If you try it out without any CSS then clicking on the image will switch the checkbox. Now the second piece of the puzzle is to use the :checked CSS pseudo-selector that can discern different states of the checkbox:

.zoomable {

  /* Hide checkbox */
  input {
    display: none;
  }

  /* Full-screen the label element if it contains a checked checkbox */
  &:has(input:checked) {
    position: fixed;
    inset: 0;
    z-index: 1000;
    ...
  }
}

To make the behavior look even cooler we can also add some visual queues for the user to actually click on the image:

.zoomable {
  /* Selects all img inside a zoomable that has no checked checkbox */
  &:not(:has(input:checked)) img {
    cursor: zoom-in;
    transition: transform 0.2s;

    &:hover {
      transform: scale(1.02);
    }
  }
}

The style above uses some more cool (and self-explanatory) pseudo-selectors to change the cursor shape into a looking glass and add a neat growing animation when hovering over the image.

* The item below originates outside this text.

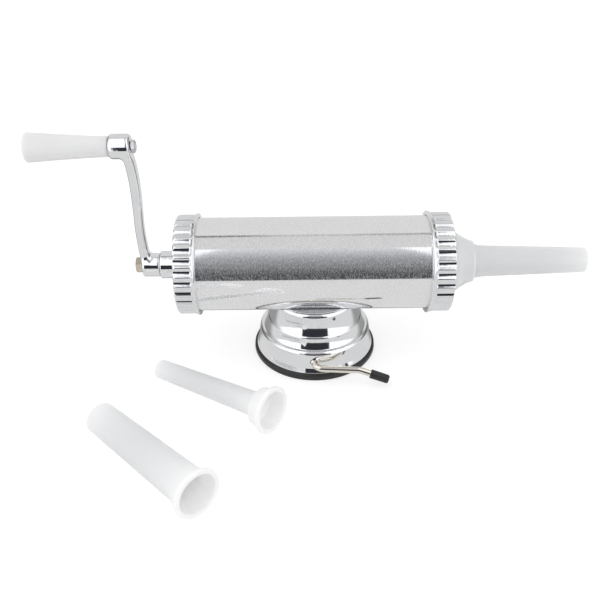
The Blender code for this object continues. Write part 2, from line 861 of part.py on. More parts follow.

Update: After publishing this article it was brought to my attention that, first of all, the zoomable element has some accessibility problems as it is not keyboard-selectable. Secondly, a similar (and accessible) approach is used in DaisyUI component collection, for example, see DaisyUI’s swap component. I recommend referring there for a more complete and production-ready implementation.